FOREIGN AFFAIRS, DEFENCE AND TRADE LEGISLATION COMMITTEE
Senator MADIGAN: Do you believe that human rights issues on the ground in West Papua have improved in the past 12 months?
Mr Varghese: I think the trend with human rights in Papua over an extended period of time has clearly been positive. If you compare the human rights situation in the Papuan provinces today with what they were 10 years ago there is a marked improvement. There continue to be human rights concerns and in our dialogue with Indonesia we address those issues and encourage them to address them. I think under President Yudhoyono the official approach to Papua has shown a very high degree of commitment to ensuring the development of the province and also to improving the human rights situation.
Senator MADIGAN: Are you able to enlighten the committee as to access to West Papua for the media and/or human rights watch organisations?
Mr Varghese: Mr Cox may want to add to this.
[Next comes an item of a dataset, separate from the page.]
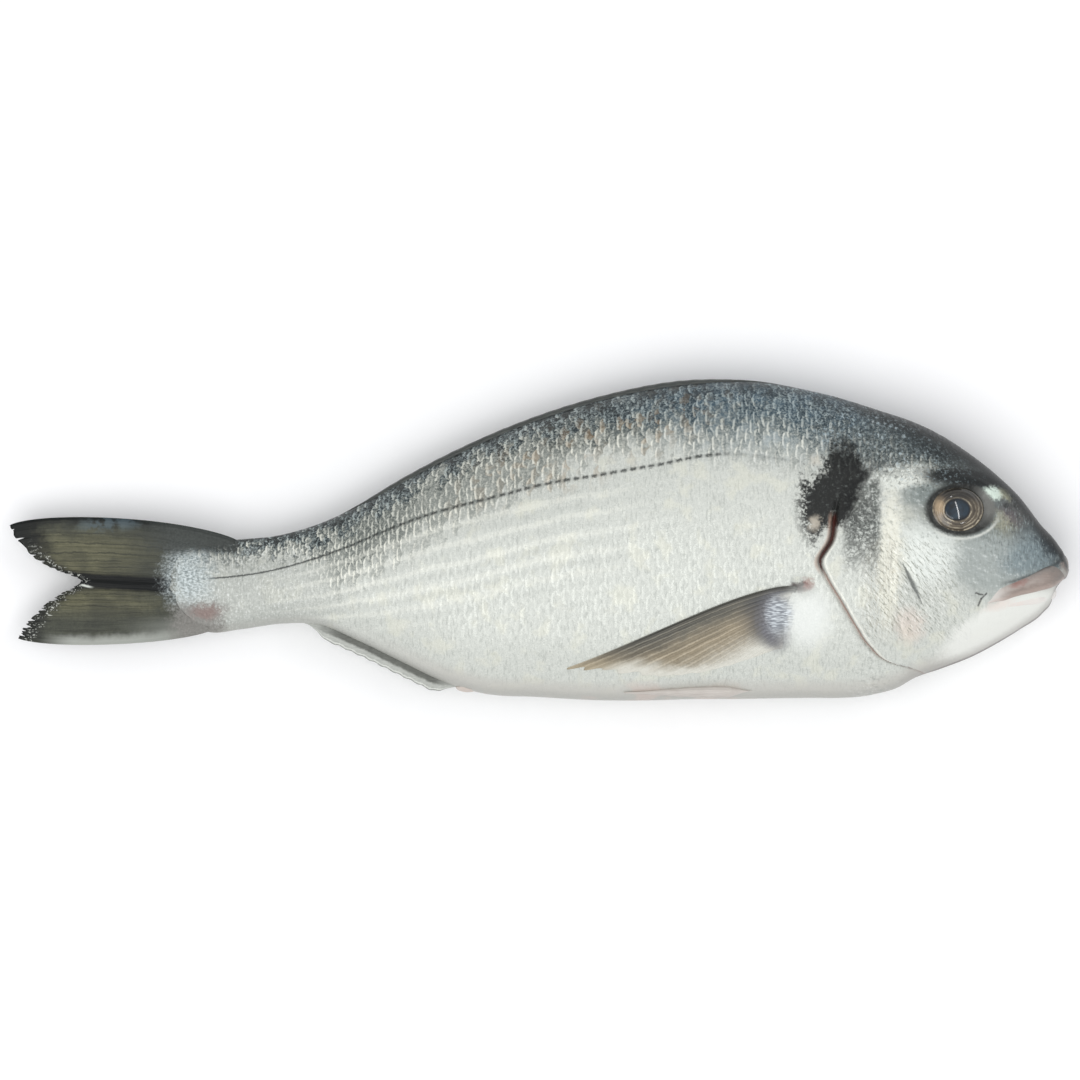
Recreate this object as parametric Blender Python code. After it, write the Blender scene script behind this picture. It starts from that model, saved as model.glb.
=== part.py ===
"""Whole raw sea bream, lying on its left flank: body, fins, lips and eyes grown together in one solid.

+X is the head, +Y the back and +Z up, away from the surface that the fish lies on.
The origin is under the middle of the fish, on that surface.
"""
import math

import bmesh
import bpy
import numpy as np

MM = 0.001

# Driving dimensions in millimetres. The outline is seen from above, with the right flank up.
# Each pair is the place along the fish and the place across it.
BACK_LINE = (
    (-106.0, -2.4), (-95.5, -0.6), (-84.3, 0.0), (-73.0, 1.3), (-61.7, 4.4), (-50.4, 9.8), (-39.1, 16.0),
    (-27.9, 22.0), (-5.3, 32.1), (17.3, 39.4), (39.8, 43.8), (51.1, 44.5), (62.4, 44.3), (73.7, 42.5),
    (96.2, 36.4), (107.5, 32.3), (118.8, 26.1), (130.1, 17.3), (135.7, 11.7), (141.3, 4.4), (146.4, -1.4),
    (148.4, -4.8), (149.2, -7.4),
)
BELLY_LINE = (
    (-106.0, -18.8), (-100.0, -23.6), (-92.0, -26.3), (-84.3, -25.5), (-73.0, -23.7), (-62.0, -24.2),
    (-51.0, -28.6), (-39.1, -34.4), (-28.0, -39.6), (-16.6, -43.2), (0.0, -44.5), (17.3, -45.3),
    (45.5, -45.0), (73.7, -44.6), (94.0, -43.8), (101.5, -41.6), (105.6, -39.2), (113.1, -36.5),
    (124.4, -32.0), (135.7, -25.2), (142.2, -20.6), (144.6, -17.6), (145.6, -14.6), (147.4, -11.8),
    (149.2, -9.8),
)
HALF_THICKNESS = (
    (-106.0, 1.0), (-95.5, 3.0), (-84.3, 4.6), (-73.0, 5.8), (-61.7, 7.6), (-44.8, 11.0), (-22.0, 14.8),
    (6.0, 17.8), (34.0, 19.6), (62.0, 20.0), (85.0, 19.8), (102.0, 18.6), (119.0, 15.6), (130.0, 12.8),
    (138.0, 10.2), (144.0, 7.6), (147.0, 5.6), (148.6, 3.9), (149.2, 2.2),
)
REST_HEIGHT = 17.6          # from the surface to the middle plane of the fish
TAIL_DROOP = 6.0            # how far the tip of the tail has sunk below that plane
DROOP_START = -20.0         # the tail sinks from here back
FISH_LENGTH = 300.0
RIDGE_POWER = 0.62          # above 0.5 the back runs up to a ridge
BROW_POWER = 0.46           # below 0.5 the forehead is broad
BROW_FROM = (84.0, 112.0)   # the back changes to the forehead between these places
BELLY_POWER = 0.52
KEEL_TO_SIDE = (-0.4, 0.0)  # shares of the half height where the belly changes to the rounder side
FLANK_FULLNESS = 2.1        # above 2 the flank is fuller than an oval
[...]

We have raised this with Indonesia. We have encouraged them to provide greater access to the media. I think they have taken some steps to do that. In fact, I think very recently an SBS journalist has made a visit to the Papuan provinces. Mr Cox may have more details.
Mr Cox: Beyond journalists, our own ambassador was most recently there in November last year and we have teams of officials from the embassy visiting regularly. As the secretary says, we had groups in February. We had groups of officials going in March. I think Mark Davis of SBS Dateline was there recently as well, as was seen on television last night. I think there are restrictions on access of journalists. It is not easy to get access, but we continue to advocate for larger and wider access and for more transparency about the situation in the provinces.
Senator MADIGAN: Thank you.
Senator XENOPHON: I have some follow-up questions in relation to Senator Madigan's line of questioning
if I may have the call.
CHAIR: Yes, you may have the call.
Senator XENOPHON: I will just go to the secretary of the department. There are two disputes between Australia and Timor-Leste at the moment, one before the International Court of Justice and the other before an arbitration panel. Is that correct?
Mr Varghese: That is right.
Senator XENOPHON: Could you just outline for clarity—and I am not suggesting that you have not been
clear—what is being disputed before the International Court of Justice and before the arbitration panels?
Mr Varghese: I will ask our senior legal adviser, Ms Cooper, to address questions relating to the cases.
Ms Cooper: You are quite right that there are two cases on foot at the moment with East Timor. One is in the International Court of Justice and the other one is in the Permanent Court of Arbitration. In the first it relates to the seizure of some documents. That is the ICJ case by ASIO. There have been some provisional measures in relation to that. The ICJ has issued provisional measures in that and there will be a substantive hearing later in the year. The second is an arbitration that relates specifically to the validity of what is known as the CMATS Treaty.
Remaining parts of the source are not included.